Openness

It is easy to read Seth Godin and say yes. Especially when he says this:

It's so tempting to shut people down, to limit the upside, to ostracize, select and demonize. It makes things a lot simpler. Not seeing means you don't have to take action. Not opening means it's easier to announce that you're done. And not raising the bar means you're less likely to fail.

I am adding it to my list of people who think we have to have a posture of the Image of God. Each student. Each colleague, each administrator and board member. Each one has something that is only revealed in them.

What I would like to do as I explore this is figure out how to make that posture happen in reality. It is really easy to read and agree with. It is really hard when every fiber of your being and the entire culture around you is crying out to close people down.

Gene Norris

I have been using Bluefire Reader to read ePub books from the library on the iPad. I have not checked this many books out from the library in years.

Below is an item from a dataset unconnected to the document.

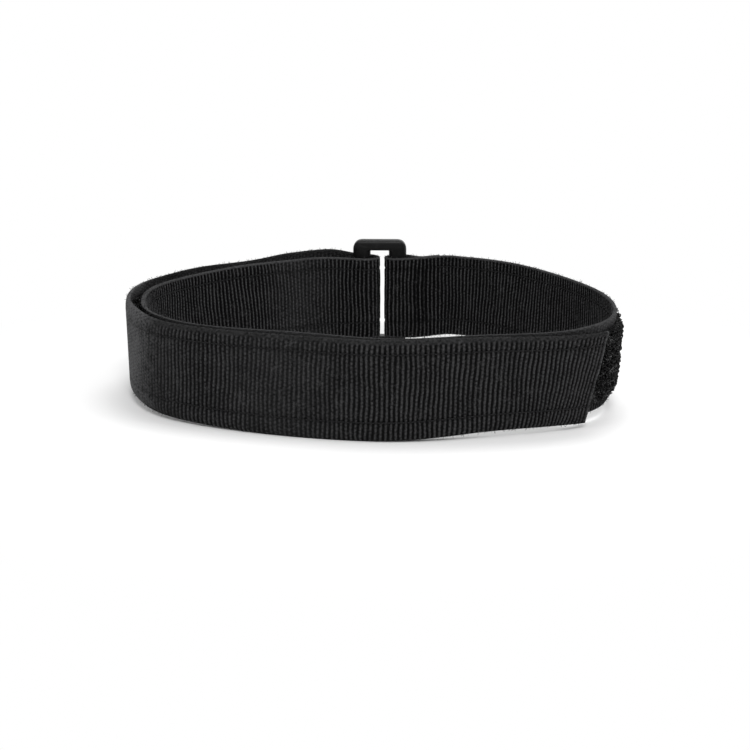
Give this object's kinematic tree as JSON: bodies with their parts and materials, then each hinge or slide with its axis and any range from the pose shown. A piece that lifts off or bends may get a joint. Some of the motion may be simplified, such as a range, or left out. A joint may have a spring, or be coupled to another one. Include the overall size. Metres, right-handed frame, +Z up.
{
  "type": "tourniquet strap",
  "caption": "Hook-and-loop webbing strap closed round a limb opening, threaded through a slide ring, turned back and lapped over itself.",
  "frame": {"origin": "middle of the bounding box in X and Y, at the level of the surface that the closed strap stands on", "axes": "+Z up along the limb opening's axis, X across the loop's width, -Y towards the lapped front, +Y towards the slide ring"},
  "size_m": [0.135, 0.1114, 0.0346],
  "materials": {
    "webbing": "ribbed black nylon webbing",
    "loop_tape": "black loop pile",
    "hook_tape": "black moulded hooks",
    "thread": "black sewing thread",
    "ring": "satin black moulded plastic"
  },
  "bodies": {
    "strap_loop": {"webbing_anchor": "webbing", "webbing_loop": "webbing", "webbing_back": "webbing", "loop_tape_inner": "loop_tape", "loop_tape_back": "loop_tape", "edge_seams_inner": "thread", "edge_seams_back": "thread", "anchor_seams": "thread"},
    "ring": {"slide_ring": "ring"},
    "turnback": {"webbing_turn": "webbing", "loop_tape_turn": "loop_tape", "edge_seams_turn": "thread"},
    "outer_side": {"webbing_side": "webbing", "loop_tape_side": "loop_tape", "edge_seams_side": "thread"},
    "outer_front": {"webbing_front": "webbing", "hook_tape_front": "hook_tape", "edge_seams_front": "thread"},
    "outer_tip": {"webbing_tip": "webbing", "hook_tape_tip": "hook_tape", "edge_seams_tip": "thread"}
  },
  "joints": [
    {"name": "ring_swivel", "type": "hinge", "parent": "strap_loop", "child": "ring", "pos_m": [0.00637, 0.05104, 0.0173], "axis": [0, 0, 1], "range_deg": [-6, 6]},
    {"name": "turnback_shift", "type": "slide", "parent": "strap_loop", "child": "turnback", "axis": [0, 1, 0], "range_m": [-0.00104, 0.00104]},
    {"name": "side_peel", "type": "hinge", "parent": "strap_loop", "child": "outer_side", "pos_m": [-0.04109, 0.03638, 0.0125], "axis": [0, 0, -1], "range_deg": [0, 40]},
    {"name": "front_peel", "type": "hinge", "parent": "outer_side", "child": "outer_front", "pos_m": [-0.03707, -0.04384, 0.0125], "axis": [0, 0, -1], "range_deg": [0, 60]},
    {"name": "tip_peel", "type": "hinge", "parent": "outer_front", "child": "outer_tip", "pos_m": [0.01314, -0.05551, 0.0125], "axis": [0, 0, -1], "range_deg": [0, 80]}
  ],
  "couplings": [
    {"joint": "turnback_shift", "follows": "ring_swivel", "m_per_rad": -0.0098}
  ]
}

I love Pat Conroy's  storytelling and I have been reading My Reading Life. My favorite book by him is the must read teacher book, The Water Is Wide. I ran across this quote about his favorite English teacher, "'Mr. Norris acted like I was the most important girl in the world.' she said. 'You were. That was Gene's secret. All of us were.'"

I am starting a collection of quotes the exemplify what I am currently calling a posture of the image of God. This posture is a combination of two ideas that I have been toying with. In the Kalyanpur and Harry's book Culture in Special Education the propose that special education teachers need a, "posture of cultural reciprocity." Their idea is that you cannot understand the needs of a student and their family until you have some handle on what is cultural to both you and the student. Since you are the teacher you are the one who has to build into your life a posture of always looking to learn about those around you. The book is another must read.

I tied this idea to one I got from CS Lewis in The Weight of Glory [PDF], "There are no ordinary people. You have never talked to a mere mortal. Nations, cultures, arts, civilizations - these are mortal, and their life is to ours as the life of a gnat. But it is immortals whom we joke with, work with, marry, snub, and exploit - immortal horrors or everlasting splendors." This caught my attention because of another quote, this one unattributed brought to me by a professor this summer, "There is a part of who God is that only gets expressed through who you are."

Teaching means to have a posture of the image of God. Whoever you run into has some piece of the image of God that you will only see by looking closely at that person. As a teacher I need to work to bring this unique piece of God's image out in each student. This is the task of revealing the immortal, of helping students, "know fully, just as [they] have been fully known."

Gene Norris had a posture of the image of God, whether he knew it or not.